A. L’appréciation souveraine du lien de causalité et de l’ampleur de la chance perdue
La cour établit un lien de causalité direct entre les manquements fautifs de l’établissement et le décès du patient. Toutefois, elle reconnaît que la pathologie initiale de ce dernier et son état de santé général constituaient des facteurs de risque majeurs. Le décès n’est donc pas la conséquence exclusive de la faute, mais celle-ci a incontestablement compromis les chances du patient de survivre. C’est pourquoi le juge recourt à la théorie de la perte de chance, considérant que le préjudice réparable « n’est pas le dommage corporel constaté, mais la perte de chance d’éviter que ce dommage soit advenu ». Pour en mesurer l’étendue, la cour se livre à une analyse concrète de la situation, notant que le pronostic vital du patient n’était pas engagé à très court terme. Elle estime que les fautes commises « sont à l’origine d’une perte de chance pour la victime d’éviter le décès qu’il convient de fixer à 50% ». Ce taux, déterminé souverainement, traduit un partage de causalité entre la faute de l’hôpital et l’état antérieur du patient. Il permet d’indemniser le préjudice certain né de la disparition d’une probabilité favorable, sans faire peser sur l’établissement la charge d’un dommage auquel il n’a que partiellement contribué.
B. L’application distributive de l’abattement sur l’ensemble des postes de préjudices
La méthode de réparation adoptée par la cour témoigne d’une grande rigueur. L’indemnisation n’est pas fixée globalement, mais calculée distinctement pour chaque poste de préjudice, avant que le taux de perte de chance ne soit appliqué. Ainsi, pour les souffrances endurées par la victime avant son décès, le préjudice est d’abord évalué à 15 000 euros, puis l’indemnité due par l’hôpital est ramenée à 7 500 euros. De même, la cour procède à une évaluation détaillée des préjudices économiques subis par l’épouse et l’un des enfants, en capitalisant les pertes de revenus futurs, et applique ensuite l’abattement de cinquante pour cent sur les montants obtenus.
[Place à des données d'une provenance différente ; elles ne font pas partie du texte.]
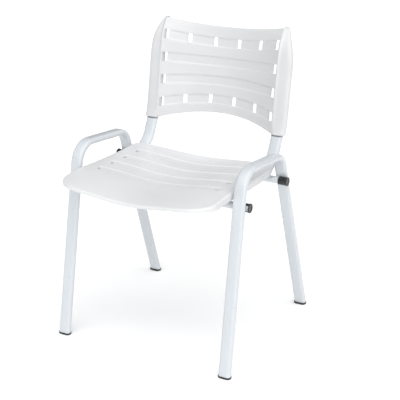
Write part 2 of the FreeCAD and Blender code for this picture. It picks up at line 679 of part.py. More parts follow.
def backrest_shell():
    x_range = (-SHEET_HALF_WIDTH - 13, SHEET_HALF_WIDTH + 13)
    z_range = (SLEEVE_BOTTOM_Z - 14, BACK_CORNER_Z + 19)
    face = smooth_face(lambda x, z: V(x, back_face_y(x, z), z), x_range, z_range, 21, 19)
    sheet = face.extrude(BACKWARD * BACK_THICKNESS).common(sheet_prism())
    one_sleeve = sleeve()
    shell = sheet.fuse([one_sleeve, mirrored(one_sleeve)]).common(whole_back_prism())
    cuts = [upright_space(0.0), back_screw(0.0)]
    for row in range(BACK_ROW_COUNT):
        outer_row = row in (0, BACK_ROW_COUNT - 1)
        for x in BACK_SLOT_X if outer_row else BACK_SLOT_X[-1:]:
            half = BACK_SLOT_WIDTH / 2
            low = row_z(row, x) - BACK_SLOT_HEIGHT / 2
            cuts.append(block(x - half, x + half, 0, BIG, low, low + BACK_SLOT_HEIGHT))
    return shell.cut(cuts + [mirrored(cutter) for cutter in cuts]).removeSplitter()


# ---- build --------------------------------------------------------------------------
def build():
    os.makedirs("parts", exist_ok=True)
    front_legs = (FRONT_FOOT_Y, FRONT_SLOPE, 1)
    rear_legs = (REAR_FOOT_Y, -REAR_SLOPE, -1)
    leg_pair = side_frame()
    sides = (("left", lambda shape: shape), ("right", mirrored))
    for side, place in sides:
        export(place(leg_pair), side + "_side_frame")
        export(place(back_upright()), side + "_back_upright")
        export(place(upright_end_plug()), side + "_upright_end_plug")
        for end, (foot_y, slope, toward) in (("front", front_legs), ("rear", rear_legs)):
            export(place(foot_cap(foot_y, slope)), "%s_%s_foot_cap" % (end, side))
            bumper = stacking_bumper(cross_tube_y(foot_y, slope, toward), -toward)
            export(place(bumper), "%s_%s_stacking_bumper" % (end, side))
    export(cross_tube(FRONT_CROSS_Y), "front_cross_tube")
    export(cross_tube(REAR_CROSS_Y), "rear_cross_tube")

    leg_beads = leg_weld(FRONT_CROSS_Y, FRONT_SLOPE, 1, leg_pair)
    leg_beads += leg_weld(REAR_CROSS_Y, -REAR_SLOPE, -1, leg_pair)
    run_beads = run_weld(FRONT_CROSS_Y) + run_weld(REAR_CROSS_Y)
    export(Part.makeCompound(leg_beads + [mirrored(bead) for bead in leg_beads]), "leg_weld_beads")
    export(Part.makeCompound(run_beads + [mirrored(bead) for bead in run_beads]), "upright_weld_beads")

    export(seat_shell(), "seat_shell")
    export(backrest_shell(), "backrest_shell")
    export(Part.makeCompound(seat_screw_list()), "seat_screws")
    export(Part.makeCompound(seat_washer_list()), "seat_screw_washers")
    back_screws = [back_screw(0.0), mirrored(back_screw(0.0))]
    export(Part.makeCompound(back_screws), "backrest_screws")


build()
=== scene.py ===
import math

import bmesh
import bpy
import numpy as np
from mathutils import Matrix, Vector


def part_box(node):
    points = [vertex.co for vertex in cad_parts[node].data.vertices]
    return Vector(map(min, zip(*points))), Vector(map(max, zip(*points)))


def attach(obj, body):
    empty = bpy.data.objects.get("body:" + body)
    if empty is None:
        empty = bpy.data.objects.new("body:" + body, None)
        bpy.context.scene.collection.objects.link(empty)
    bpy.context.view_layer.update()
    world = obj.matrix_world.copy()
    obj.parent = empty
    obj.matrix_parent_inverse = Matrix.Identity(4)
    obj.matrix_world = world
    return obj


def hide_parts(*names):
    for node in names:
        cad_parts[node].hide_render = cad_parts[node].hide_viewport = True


# Stacking chair: white powder-coated tube frame, white moulded seat and backrest, black end fittings.
# Metres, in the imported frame's own axes: the chair faces -Y, +X is the sitter's left, +Z is up.

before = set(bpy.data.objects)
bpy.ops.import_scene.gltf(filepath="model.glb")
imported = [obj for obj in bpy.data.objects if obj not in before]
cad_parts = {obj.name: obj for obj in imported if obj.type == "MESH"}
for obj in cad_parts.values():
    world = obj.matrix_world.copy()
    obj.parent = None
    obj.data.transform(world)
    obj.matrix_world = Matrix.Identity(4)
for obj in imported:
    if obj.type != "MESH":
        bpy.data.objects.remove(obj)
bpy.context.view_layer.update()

MM = 0.001
SIDE, BACKWARD, UP = np.eye(3)


# ---- sizes --------------------------------------------------------------------------
def corners_of(node):
    """Lowest and highest corner of a node of the frame."""
    low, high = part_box(node)
    return np.array(low), np.array(high)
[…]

Cette approche distributive est également retenue pour les frais d’obsèques et les préjudices d’affection et d’accompagnement des proches. Une telle ventilation garantit que la réparation correspond précisément à la fraction du dommage imputable à l’établissement. Elle illustre la volonté du juge administratif de ne réparer que le préjudice directement et certainement causé par la faute, en procédant à une liquidation analytique qui assure la juste adéquation entre la responsabilité engagée et l’indemnité allouée.